Module openai_compat

Module openai_compat 

Source
Expand description

Shared OpenAI Chat Completions wire format.

Both the cloud openai provider (api.openai.com) and the local provider (Ollama / LM Studio / llama.cpp on localhost) speak the exact same /v1/chat/completions request and response shape. This module owns the body builder, non-streaming response parser, and the streaming SSE reader so the two providers can’t drift.

Functions§

build_body
Build a Chat Completions request body from a CloudAiRequest.
build_embeddings_body
Build an OpenAI-compatible /v1/embeddings body. The text to embed is the request prompt.
build_streaming_body
Build the request body for a streaming Chat Completions call.
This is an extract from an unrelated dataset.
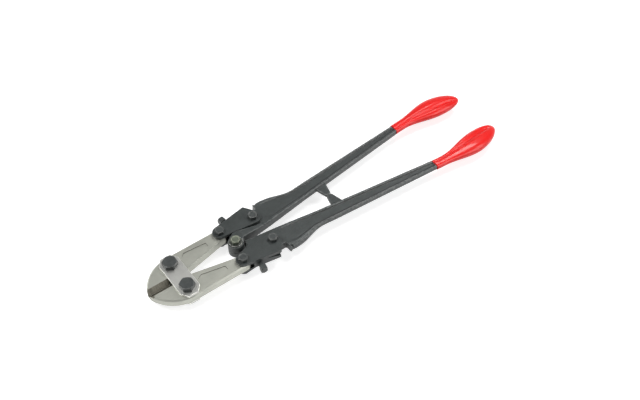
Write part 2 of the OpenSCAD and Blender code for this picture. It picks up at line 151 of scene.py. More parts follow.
class BoltCutterGrips(PropertyGroup):
    valley_depth: FloatProperty(
        name="Valley depth", description="Depth of the valley along each face of a grip", unit="LENGTH",
        default=4.3 * MM, min=0, max=5 * MM)
    valley_place: FloatProperty(
        name="Valley place", description="Middle of the valley across the grip, -1 inside to 1 outside",
        default=-0.3, min=-1, max=1)
    valley_share: FloatProperty(
        name="Valley width", description="Half width of the valley as a share of the grip's half width",
        subtype="FACTOR", default=0.34, min=0.05, max=0.9)
    lip: FloatProperty(
        name="Mouth lip", description="Rounding at the mouth of the coating", unit="LENGTH", default=0.9 * MM,
        min=0, max=2 * MM)


class BoltCutterStage(PropertyGroup):
    azimuth: FloatProperty(
        name="Azimuth", description="Direction of view round the tool", subtype="ANGLE",
        default=math.radians(-36.97))
    elevation: FloatProperty(
        name="Elevation", description="Height of view above the floor", subtype="ANGLE",
        default=math.radians(48.72))
    distance: FloatProperty(
        name="Distance", description="Distance of the camera from the tool", unit="LENGTH", default=1.321)
    lens: FloatProperty(
        name="Lens", description="Focal length of the camera in millimetres", default=49.73, min=10, max=300)
    aim: FloatVectorProperty(
        name="Aim", description="Point that the camera looks at", subtype="TRANSLATION",
        default=(-0.0125, -0.0001, MID_Z + 0.0006))


SETTINGS = {
    "bolt_cutter_colours": BoltCutterColours,
    "bolt_cutter_forging": BoltCutterForging,
    "bolt_cutter_edges": BoltCutterEdges,
    "bolt_cutter_threads": BoltCutterThreads,
    "bolt_cutter_grips": BoltCutterGrips,
    "bolt_cutter_stage": BoltCutterStage,
}


# ---------------------------------------------------------------- materials


class Finish:
    """A node material under construction: each method adds one layer to its shader."""

    def __init__(self, name):
        self.material = bpy.data.materials.new(name)
        self.material.use_nodes = True
        self.tree = self.material.node_tree
        self.shader = self.tree.nodes["Principled BSDF"]
        self.place = self.node("ShaderNodeTexCoord").outputs["Object"]

    def node(self, kind, **values):
        made = self.tree.nodes.new(kind)
        for key, value in values.items():
            setattr(made, key, value)
        return made

    def link(self, source, target):
        self.tree.links.new(source, target)

    def set(self, **values):
        """Sets constants on the shader's own sockets, such as Coat_Weight=0.5."""
        for key, value in values.items():
            self.shader.inputs[key.replace("_", " ")].default_value = value
        return self

    def noise(self, scale, detail=3, stretch=(1, 1, 1), turn=0):
        """Noise of a given scale per metre, stretched along the axes and turned about Z."""
        mapping = self.node("ShaderNodeMapping")
        mapping.inputs["Scale"].default_value = stretch
        mapping.inputs["Rotation"].default_value[2] = turn
        texture = self.node("ShaderNodeTexNoise")
        texture.inputs["Scale"].default_value = scale
        texture.inputs["Detail"].default_value = detail
        self.link(self.place, mapping.inputs["Vector"])
        self.link(mapping.outputs["Vector"], texture.inputs["Vector"])
        return texture.outputs["Fac"]

    def remap(self, value, low, high, steepness=(0.3, 0.7)):
        """Maps a 0 to 1 value to a range of numbers, with its contrast set by steepness."""
        made = self.node("ShaderNodeMapRange")
        made.inputs["From Min"].default_value = steepness[0]
        made.inputs["From Max"].default_value = steepness[1]
        made.inputs["To Min"].default_value = low
        made.inputs["To Max"].default_value = high
        self.link(value, made.inputs["Value"])
        return made.outputs["Result"]

    def mix(self, share, first, second):
        """Mixes two colours; each is an RGB triple or a colour output."""
        made = self.node("ShaderNodeMix", data_type="RGBA")
        self.link(share, made.inputs["Factor"])
        for socket, colour in ((made.inputs["A"], first), (made.inputs["B"], second)):
            if isinstance(colour, bpy.types.NodeSocket):
                self.link(colour, socket)
            else:
                socket.default_value = (*colour, 1)
        return made.outputs["Result"]

    def mottled(self, colour, spread, scale, stretch=(1, 1, 1), turn=0):
        """A colour that varies by spread either way over the piece."""
        colour = np.array(colour)
        share = self.remap(self.noise(scale, 4, stretch, turn), 0, 1)
        return self.mix(share, colour * (1 - spread), np.minimum(colour * (1 + spread), 1))

    def worn(self, colour, bare, amount):
        """Lays bare metal over a colour where the piece's edges rub."""
        wear = self.node("ShaderNodeAttribute", attribute_name=WEAR).outputs["Fac"]
        patchy = self.node("ShaderNodeMath", operation="MULTIPLY", use_clamp=True)
        self.link(wear, patchy.inputs[0])
        self.link(self.remap(self.noise(260, 4), 0, 2 * amount), patchy.inputs[1])
        return self.mix(patchy.outputs["Value"], colour, bare)

    def grimed(self, colour, dark):
        """Painted shade: darkens a colour in the piece's inner corners and creases, where shade falls."""
        shade_mask = self.node("ShaderNodeAttribute", attribute_name=CREASE_SHADE).outputs["Fac"]
        return self.mix(shade_mask, colour, dark)

    def colour(self, output):
        self.link(output, self.shader.inputs["Base Color"])
        return self

    def roughness(self, low, high, scale, stretch=(1, 1, 1)):
        self.link(self.remap(self.noise(scale, 3, stretch), low, high), self.shader.inputs["Roughness"])
        return self

    def relief(self, *layers):
        """Bump from (height output, depth in metres) layers, laid one on another."""
        below = None
        for height, depth in layers:
            bump = self.node("ShaderNodeBump")
            bump.inputs["Distance"].default_value = depth
            self.link(height, bump.inputs["Height"])
            if below:
                self.link(below, bump.inputs["Normal"])
            below = bump.outputs["Normal"]
        self.link(below, self.shader.inputs["Normal"])
        return self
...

Same shape as build_body plus stream: true and a stream_options block that asks the server to send a final usage chunk so the caller can report token counts even on streaming responses.
parse_embeddings_response
Parse an OpenAI-compatible embeddings response into the first vector.
parse_response
Parse a Chat Completions response body. provider is the caller’s name, stamped into errors and the returned CloudAiResponse.provider.
run_tools_loop
Run the OpenAI-compatible tool-use loop: expose tools, and on each turn, if the model requests tool calls, run them through dispatcher, append the results, and re-call - until the model answers without tool calls (returned as the CloudAiResponse) or max_iters is exhausted. api_key empty means no bearer header (local servers). Non-streaming: tool-call deltas don’t reassemble cleanly over SSE.
stream_response
Stream an OpenAI-compatible Chat Completions response, emitting each content delta through sink. Returns the accumulated full response once the stream closes so the caller still gets a CloudAiResponse to surface in the node output.
strip_reasoning
Strip inline reasoning so only the user-facing answer is surfaced: removes <think>…</think> spans (some local models inline their chain-of-thought there). Separate reasoning_content fields are never read into text, so they’re already excluded. Idempotent; trims surrounding whitespace.